Das Mai-Massaker, wie wir es auf der Redaktion nennen, die Entlassung von 52 Angestellten, wurde auf Ressortebene delegiert, also auf die tiefstmögliche Hierarchiestufe. Nicht der Chefredaktor stand hin, sondern der Ressort- oder Teamleiter. Er bat einen per E-Mail ins Personalbüro und bedauerte dann, die Kündigung aussprechen zu müssen. Ich habe 22 Jahre beim "Tages-Anzeiger" gearbeitet. Es gab kein Wort des Dankes, kein Wort, dass man gut gearbeitet habe. Mein Teamleiter dachte, da ich im August sechzig werde, hätte ich angenehme Bedingungen für eine Frühpensionierung. Tatsache ist, dass die Kündigung mit Entlassung angeschrieben ist.
Wie jetzt? Entlassung oder Frühpensionierung?

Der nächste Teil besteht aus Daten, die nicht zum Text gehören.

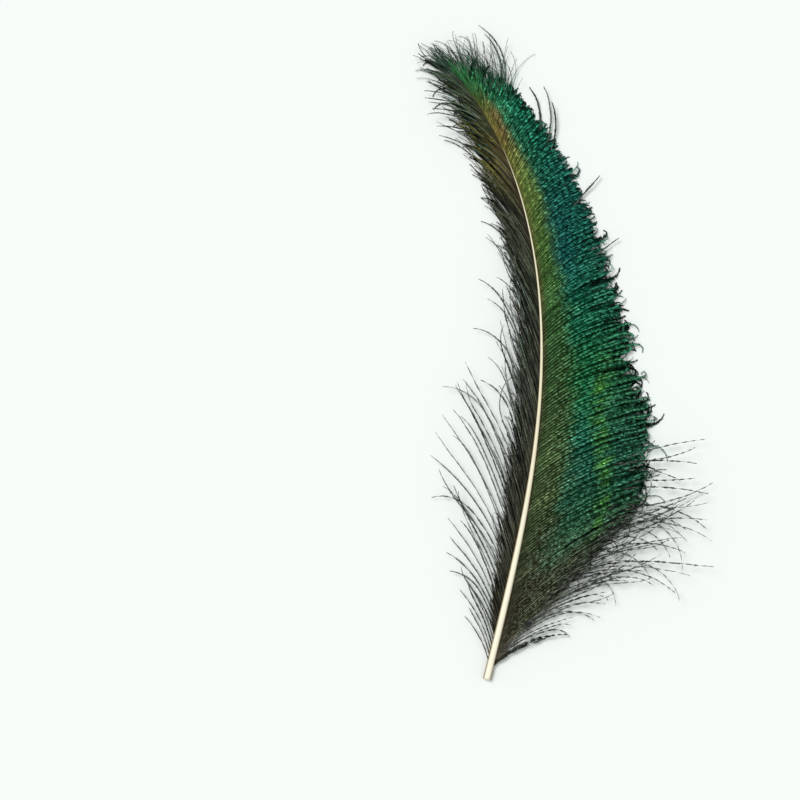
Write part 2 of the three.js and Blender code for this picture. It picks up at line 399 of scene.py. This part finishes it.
def barb_lines(root, side, length, leave, end, crown, lift, sway, curl, curl_from, sink, steps):
    """Points of many barbs, as barbs x steps x 3: swung out from the shaft, swaying, curled at the end."""
    v = np.linspace(0, 1, steps + 1)
    middle = (v[1:] + v[:-1]) / 2
    length, leave, end, crown, lift, sway, curl, curl_from, sink = [
        np.broadcast_to(value, root.shape)[:, None]
        for value in (length, leave, end, crown, lift, sway, curl, curl_from, sink)
    ]
    phase = chance.uniform(0, 2 * np.pi, (len(root), 3, 1))
    slow = np.sin(length * middle / SLOW_WAVE + phase[:, 0])
    quick = np.sin(length * middle / QUICK_WAVE + phase[:, 1])
    past = np.clip((middle - curl_from) / (1 - curl_from), 0, 1)
    swinging = leave + (end - leave) * middle + sway * middle * (slow + QUICK_SHARE * quick)
    heading = shaft_heading(root)[:, None] - side * np.radians(swinging + curl * past**CURL_POWER)
    x0, y0 = shaft_plan(root)
    step = length / steps
    zero = np.zeros((len(root), 1))
    x = x0[:, None] + np.concatenate([zero, np.cumsum(-np.sin(heading) * step, 1)], 1)
    y = y0[:, None] + np.concatenate([zero, np.cumsum(np.cos(heading) * step, 1)], 1)
    start = shaft_middle(root)[:, None]
    tip = CLEARANCE + lift * v**LIFT_POWER
    height = tip + (start - tip) * (1 - v) ** SINK_POWER + 4 * crown * v * (1 - v)
    ripple = RIPPLE * np.sin(length * v / RIPPLE_WAVE + phase[:, 2]) * v
    sunk = ripple - sink * np.minimum(v / SINKS_WITHIN, 1)
    return np.stack([x, y, np.maximum(height + sunk, CLEARANCE)], -1)


def twist(length, steps, near, far, wave):
    """Radians that each barb rolls about its own line: a little near the shaft, and more towards its end."""
    v = np.linspace(0, 1, steps + 1)[None, :]
    phase = chance.uniform(0, 2 * np.pi, (len(length), 1))
    uneven = UNEVEN_ROLL * np.sin(UNEVEN_WAVES * v + phase)
    swing = np.sin(2 * np.pi * length[:, None] * v / wave + phase + uneven)
    return chance.normal(0, ROLL_SPREAD, phase.shape) + (near + (far - near) * v) * swing


def unit(vectors):
    """The same directions, of length 1."""
    return vectors / np.maximum(np.linalg.norm(vectors, axis=-1, keepdims=True), 1e-9)


def feathered(name, root, lines, own, roll, barbules, reach, width, splay, droop, stem, finish, fullness=1.0):
    """A piece of many barbs: a stem along each line, and that many barbules down each of its sides."""
    barbs, rows = lines.shape[:2]
    v = np.linspace(0, 1, rows)
    spacing = np.linalg.norm(np.diff(lines, axis=1), axis=-1)
    out = np.concatenate([np.zeros((barbs, 1)), np.cumsum(spacing, 1)], 1)
    ahead = unit(np.gradient(lines, axis=1))
    flat = unit(np.cross(ahead, [0, 0, 1]))
    top = np.cross(flat, ahead)
    cosine, sine = np.cos(roll)[..., None], np.sin(roll)[..., None]
    right, up = flat * cosine + top * sine, top * cosine - flat * sine

    radius = (0.5 * stem * (1 - STEM_TAPER * v))[None, :, None]
    turns = np.pi / 2 + np.arange(STEM_SIDES) * 2 * np.pi / STEM_SIDES
    ring = [
        lines + right * radius * np.cos(turn) + up * radius * STEM_FLATNESS * np.sin(turn)
        for turn in turns
    ]
    points = [np.stack(ring, 2).reshape(-1, 3)]
    starts = (np.arange(barbs) * rows * STEM_SIDES)[:, None, None]
    faces = [(tube_faces(rows, STEM_SIDES)[None] + starts).reshape(-1, 4)]
    place_on_vane = np.stack(np.broadcast_arrays(root[:, None], out, v[None, :]), -1).reshape(-1, 3)
    growth = [np.repeat(place_on_vane, STEM_SIDES, 0)]
    strand = [np.stack(np.broadcast_arrays(np.repeat(own, rows * STEM_SIDES), 0.0, 0.5), -1)]

    made = len(points[0])
    total = barbs * barbules
    pick = np.arange(barbs)[:, None]
    for side in (-1, 1):
        steady = np.arange(barbules) + chance.uniform(0.2, 0.8, (barbs, barbules))
        at = BARBULES_FROM + BARBULES_OVER * steady / barbules
        low = np.minimum((at * (rows - 1)).astype(int), rows - 2)
        mix = (at * (rows - 1) - low)[..., None]
        base, forward, sideways, normal, distance = [
            field[pick, low] * (1 - mix) + field[pick, low + 1] * mix
            for field in (lines, ahead, right, up, out[..., None])
        ]
        leaning = np.radians(station(splay, at) + chance.normal(0, SPLAY_SPREAD, at.shape))[..., None]
        drooping = np.radians(droop + chance.normal(0, DROOP_SPREAD, at.shape))[..., None]
        aside = sideways * side * np.cos(drooping) - normal * np.sin(drooping)
        aim = unit(forward * np.cos(leaning) + aside * np.sin(leaning))
        fuller = (fullness * (REACH_BELOW - REACH_LOSS * own))[:, None]
        long = (station(reach, at) * chance.uniform(*REACH_SPREAD, at.shape) * fuller)[..., None]
        half_blade = 0.5 * width * (WIDTH_BELOW - WIDTH_LOSS * own)
        blade = unit(np.cross(normal, aim)) * half_blade[:, None, None]
        end = base + aim * long
        quad = np.stack([
            base - blade, base + blade, end + blade * BARBULE_END, end - blade * BARBULE_END,
        ], 2)
        quad[..., 2] = np.maximum(quad[..., 2], BARBULE_CLEARANCE)
        points.append(quad.reshape(-1, 3))
        faces.append(np.arange(total * 4).reshape(-1, 4) + made)
        made += total * 4
        spots = np.stack(np.broadcast_arrays(root[:, None], distance[..., 0], at), -1).reshape(-1, 3)
        growth.append(np.repeat(spots, 4, 0))
        # Painted light and shade: barbules on one side of each barb are lit and on the other shaded, each
        # with a random tone, and each barbule is shaded towards its end
        lit_sides_and_tones = np.repeat(chance.uniform(0, 0.5, total) + 0.25 * (1 + side), 4)
        ends = np.tile([0.0, 0.0, 1.0, 1.0], total)
        strand.append(np.stack([np.repeat(own, barbules * 4), ends, lit_sides_and_tones], -1))

    faces = np.concatenate(faces)
    values = {"growth": np.concatenate(growth), "strand": np.concatenate(strand)}
    mesh = mesh_from(name, np.concatenate(points), faces.ravel(), np.full(len(faces), 4), values)
    mesh.materials.append(finish)
    piece = place(name, mesh)
    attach(piece, "root")
    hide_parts("feather")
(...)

Gesagt wurde Frühpensionierung, geschrieben wurde Entlassung. Auch jene, die älter sind als ich, haben die blanke Entlassung erhalten mit dem vagen Hinweis, dass in den Sozialplanverhandlungen, die nächsten Dienstag anlaufen, vielleicht etwas herausspringt. Nach der Berechnung der Tamedia wäre meine aktuelle Altersrente monatlich 2596 Franken. Das ist einfach zu wenig.
Was nun?
Mein erster Fokus liegt auf den Sozialplanverhandlungen. Dabei wird sich zeigen, ob man Verwaltungsratspräsident Pietro Supino und Chefredaktor Res Strehle beim Wort nehmen kann. Sie sagten, es werde einen fairen Sozialplan geben. Am Montag findet eine Redaktionsversammlung statt. Die Chefredaktion möchte aber möglicherweise schon diese Woche die Redaktion um sich versammeln. Wohl, um vorwärts zu schauen. Der schlechte Witz an der Entlassungswelle ist: Sie wird wirtschaftlich begründet, doch Zahlen werden nicht offengelegt. Es ist klar, dass ein Stellenabbau in diesem Umfang nicht nötig gewesen wäre. Die Tamedia hätte das Geld gehabt, den Abbau abzufedern. Sie zahlte den Aktionären Mitte Mai 32 Millionen Franken Dividenden aus. Bis 2011 lässt sie durch den Stararchitekten Shigeru Ban einen fünfstöckigen Neubau errichten. Dieser allein kostet einige Dutzend Millionen Franken.
Aber dem "Tagi" gehe es trotz all den ausgeschütteten Millionen sehr schlecht.
Was niemand sagt, ist: Der "Tages-Anzeiger" wurde 1893 gegründet. Er hat 116 Jahre, bis und mit 2008, Gewinne eingebracht. Das Tamedia-Imperium, das rundherum entstanden ist, wuchs aus der Wurzel "Tages-Anzeiger", es wurde in erster Linie mit den "Tagi"-Gewinnen zusammengekauft. Klar, die Anzeigenflaute wird andauern. Klar, es gibt einen Strukturwandel, der einen Stellenabbau unvermeidlich macht. Aber doch nicht so! Jetzt, wo der "Tagi" das erste Mal in seiner über hundertjährigen Geschichte rote Zahlen schreibt, tun die Verantwortlichen so, als stünde der "Tagi" alleine in der Wüste und drohe zu verdursten. Und darum müssten mit der Kettensäge die Äste abgeschnitten werden.
Wie ist die Stimmung auf der Redaktion?
Der Unterschied zwischen jenen, die entlassen werden, und jenen, die bleiben dürfen, ist nicht so gross. Die Erfahrung ist ein Schock. Die Stimmung ist eher depressiv.
22 Jahre "Tagi". Was hat sich verändert?
Ich kann Ihnen sagen, was sich nicht verändert hat: der mentale Graben zwischen Verlag und Redaktion. Bereits der erste Martin Kall, den ich erlebte, ein Mann namens Heinrich Hächler, fand, die Redaktion sei eine arrogante Bande, ein Haufen Besserwisser. Man kann aber nicht von Journalisten erwarten, dass sie dem Bundesrat auf die Finger schauen, nicht jedoch den eigenen Chefs. Es ist übrigens sehr viel leichter, den Bundesrat zu kritisieren als das eigene Management.